In 1957-58 Weber received a National Science Foundation Senior Post-Doctoral Fellowship to spend a year at the Riksmuseum in Stockholm conducting research in Sweden, Norway and Denmark. In 1964 he participated in an International Expedition to the Galápagos Islands and, over a period of nine years, collected and published the first studies of their lichens and bryophytes. Subsequently he did intensive work in Australia, New Guinea, Siberia, Scandinavia, the American Arctic, and Nepal. His study of historical plant geography in these regions has led to his own hypotheses about plant origins and distribution.

Weber was elected a Member of the prestigious Linnean Society of London in 1984. 

He is co-editor, with Ron Wittman, of the “Colorado Flora Series.” which has been in continuous publication since 1953, with the most recent publication in 2012 in two volumes: “Colorado Flora: Eastern Slope” and “Colorado Flora: Western Slope.” This work remains the most authoritative contemporary reference to the flora of Colorado and each volume fits easily into a backpack for research in the field.

Weber has remained steadfast in his dedication to his students, emphasizing field studies and mentoring many – many of whom went on to become leaders in their own fields.
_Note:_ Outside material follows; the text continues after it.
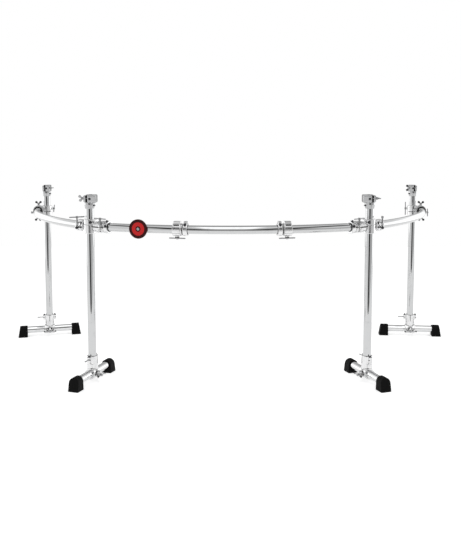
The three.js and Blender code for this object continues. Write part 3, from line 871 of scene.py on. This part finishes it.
for side, mirror in sides.items():
    for rail, frame_place, clamp, liner, body in (
        ("front", front_frame_place, front_clamp, front_shade_strips, "front_frame"),
        ("wing", wing_frame_place, wing_clamp, wing_shade_strips, f"{side}_wing"),
    ):
        place = mirror @ frame_place
        bolt_at, ear_side = bolt_stations[rail]
        stand = shift((bolt_at, ear_side * ear_out, ear_top)) @ quarters(bar_turns[rail, side], "Z")
        dress(clamp, place, f"{rail}_clamp_{side}", body, cast_chrome)
        dress(long_bolt, place @ stand, f"{rail}_bolt_{side}", f"{side}_{rail}_screw", bolt_chrome)
        # The clamp's black strips of painted shade, set into its grooves.
        trim(liner, place, f"{rail}_clamp_liner_{side}", body, nylon)
        for mark, screw, at, towards in inner_screws[rail]:
            seat_place = place @ standing(at, towards)
            trim(screw, seat_place, f"{rail}_clamp_{mark}_screw_{side}", body, black_steel)
    trim(collar_mouth_shade, mirror @ front_frame_place, f"front_mouth_ring_{side}", "front_frame", nylon)
put_away(front_clamp, wing_clamp, front_shade_strips, wing_shade_strips, long_bolt, collar_mouth_shade)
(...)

This unwavering dedication was recently honored with the Wright Family Foundation William A. Weber Endowed Fund for Children’s Education in Natural Sciences, which will be administered by the CU Museum of Natural History to support natural science education programs for children that foster exploration, appreciation and love of the natural environment in all its diversity.

Weber donated to the University Libraries Special Collections an extraordinary 14 volume set on the disciples of Linnaeus who traveled the world collecting and documenting flora and fauna. Weber also gifted Special Collections with a sepia photograph of Alfred Russel Wallace, co-publisher along with Darwin on the theory of evolution. The photograph is accompanied with a postcard written by Wallace to Theodore Dru Alison Cockerell, an entomologist and professor of systematic zoology at the University of Colorado, from 1906-1934.  Cockerell, along with Junius Henderson, helped establish the University of Colorado Museum of Natural History. Although retired, Weber, who still resides in Boulder, visits the campus frequently. He will join the event in his honor, which is free and open to the public. Light refreshments will be served.

Please join the University of Colorado Libraries and the Friends of the Libraries to celebrate Weber’s lifetime achievements on Wednesday November 12 at 4:30 p.m. on the Norlin Library fifth floor and enjoy the following speakers: James F. Williams, dean and director, University Libraries; Rebecca Hufft Kao, manager, conservation programs, Denver Botanic Gardens; Erin Tripp, assistant professor, curator of botany, CU Museum of Natural History Herbarium; and Pat Kociolek, director, CU Museum of Natural History.